Manual transaction monitoring, reviewing individual transactions or wallet addresses without automated support, may be feasible in the earliest stages of a business. However, as transaction volumes grow, manual processes cannot scale without introducing unacceptable compliance risk. Alert backlogs, inconsistent review standards, and missed patterns are among the most common compliance findings identified during supervisory examinations of VASPs.
Automated Crypto Transaction Monitoring solutions are effectively a necessity for any VASP operating at scale, enabling real-time risk assessment, blockchain analytics integration, and consistent application of monitoring rules across the entire transaction flow.
Travel Rule Compliance
The FATF Travel Rule, as applied to VASPs through the Interpretive Note to Recommendation 15 (paragraph 7), requires that when a VASP sends virtual assets to another VASP, both parties must collect and transmit identifying information about the originator and the beneficiary.
Required data for qualifying transfers typically includes:
(a) Originator Information: full name, account number (or wallet address used for the transaction), and either physical address, national identity number, customer identification number, or date and place of birth;
(b) Beneficiary Information: full name and account number (or wallet address).
The sending VASP is responsible for collecting this information and ensuring it accompanies — or is made available in connection with — the transfer. The receiving VASP must obtain and hold required originator information and ensure that beneficiary information is accurate.
(Source: INR.15, para. 7(a)–(b); FATF Updated Guidance, October 2021, Part Four)
According to the FATF's 2025 Targeted Update, 73% of surveyed jurisdictions (85 of 117 jurisdictions, excluding those that prohibit VASPs) have now enacted legislation implementing the Travel Rule — an increase from 65 jurisdictions in 2024. However, supervision and enforcement of Travel Rule compliance remain uneven. Less than one-third of jurisdictions with Travel Rule legislation have issued findings or taken enforcement action specifically focused on Travel Rule compliance.
(Source: FATF, Targeted Update on Implementation of the FATF Standards on VA and VASPs, June 2025)
In practice, Travel Rule implementation remains one of the most operationally challenging aspects of VASP compliance. Interoperability between compliance solutions, counterparty identification (particularly when transfers involve unhosted wallets), and inconsistent data standards across jurisdictions continue to create friction.
Sanctions Screening and Wallet Checks
VASPs are required to screen customers and transactions against applicable sanctions lists, including those maintained by OFAC (United States), the EU Consolidated List, and the United Nations Security Council Sanctions Committee. In the context of virtual assets, sanctions compliance has additional operational dimensions compared to traditional financial services.
In practical terms, sanctions screening for VASPs involves:
- Customer Screening. Checking all customers and their beneficial owners against applicable sanctions lists at onboarding and on an ongoing basis as sanctions designations are updated.
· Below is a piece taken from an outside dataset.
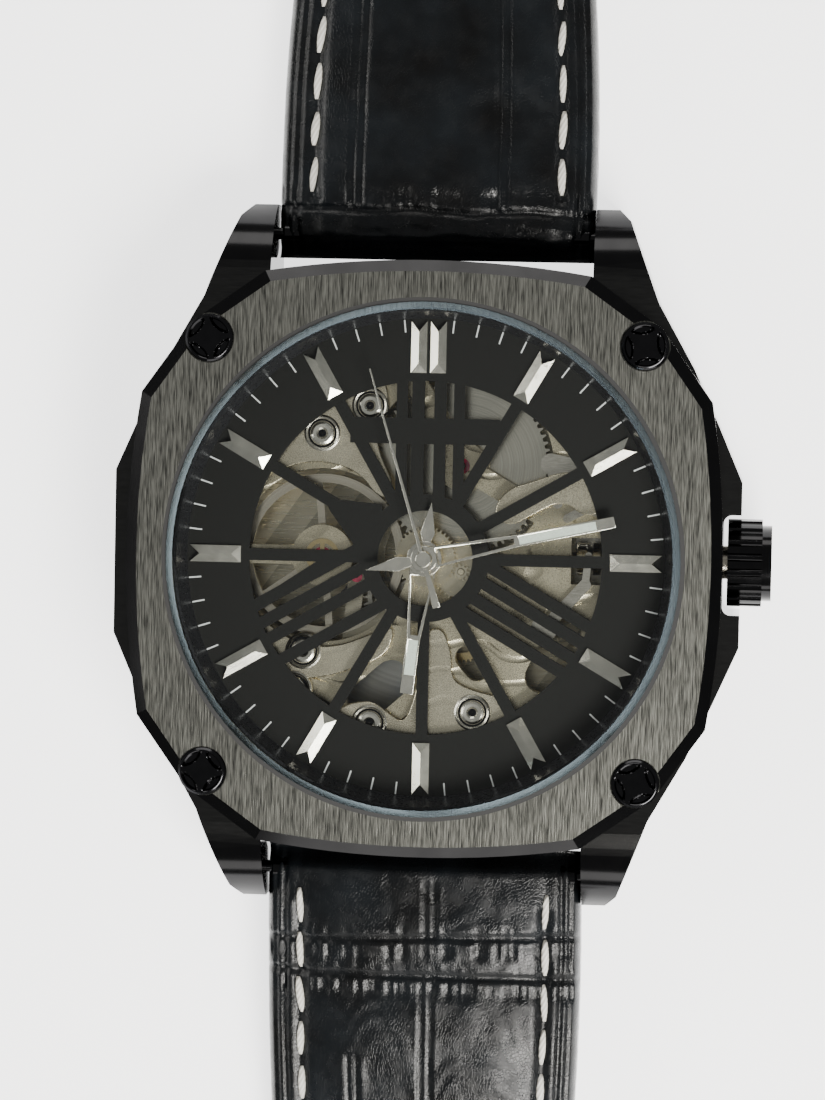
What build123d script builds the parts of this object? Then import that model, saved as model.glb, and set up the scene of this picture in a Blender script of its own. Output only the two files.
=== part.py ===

- Wallet Address Screening. Checking wallet addresses involved in transactions against known blacklisted addresses — including addresses designated by OFAC's Specially Designated Nationals (SDN) list, addresses associated with sanctioned protocols (such as Tornado Cash), and addresses flagged by blockchain analytics providers as linked to illicit activity.
- Exposure Analysis. Using blockchain analytics tools to assess the risk profile of wallet addresses beyond direct sanctions hits — including indirect exposure through intermediary transactions, connections to darknet markets, ransomware payments, or funds traceable to sanctioned jurisdictions or entities.
Sanctions screening must be performed at onboarding, at the point of each transaction, and on a continuous basis. The consequences of processing a transaction involving a sanctioned party or address can include significant civil penalties, criminal prosecution, and reputational damage that extends well beyond the specific transaction.
VASP Regulations Across Jurisdictions
While the FATF sets the global standard through its Recommendations, individual jurisdictions implement VASP-related obligations through their own legislative and regulatory frameworks. The result is a system where the underlying principles are consistent — registration, AML programs, CDD, monitoring, Travel Rule, recordkeeping — but the specific requirements, terminology, thresholds, and enforcement mechanisms vary.
Global Standards (FATF)
FATF Recommendation 15 and its Interpretive Note (INR.15) form the baseline framework that all 205 jurisdictions in the FATF's Global Network are expected to implement. Since the adoption of INR.15 in June 2019, the FATF has published six Targeted Updates on jurisdictional compliance (the most recent in June 2025), conducted extensive outreach, and identified jurisdictions with materially important VASP activity for enhanced monitoring.
Despite this sustained pressure, global implementation remains uneven. As of the 2025 assessment cycle, 75% of assessed jurisdictions are only partially compliant or non-compliant with R.15. The FATF has specifically highlighted deficiencies in licensing and registration frameworks, supervisory capacity, and Travel Rule enforcement as areas requiring urgent improvement.
(Source: FATF, Targeted Update on Implementation of the FATF Standards on VA and VASPs, June 2025; FATF, Targeted Update, July 2024)
European Union (MiCA)
The European Union's Markets in Crypto-Assets Regulation (Regulation (EU) 2023/1114, commonly known as MiCA) represents the most comprehensive regional crypto regulatory framework to date. Under MiCA, the legacy VASP registration regimes maintained by individual EU member states are being replaced by a unified Crypto-Asset Service Provider (CASP) authorization system.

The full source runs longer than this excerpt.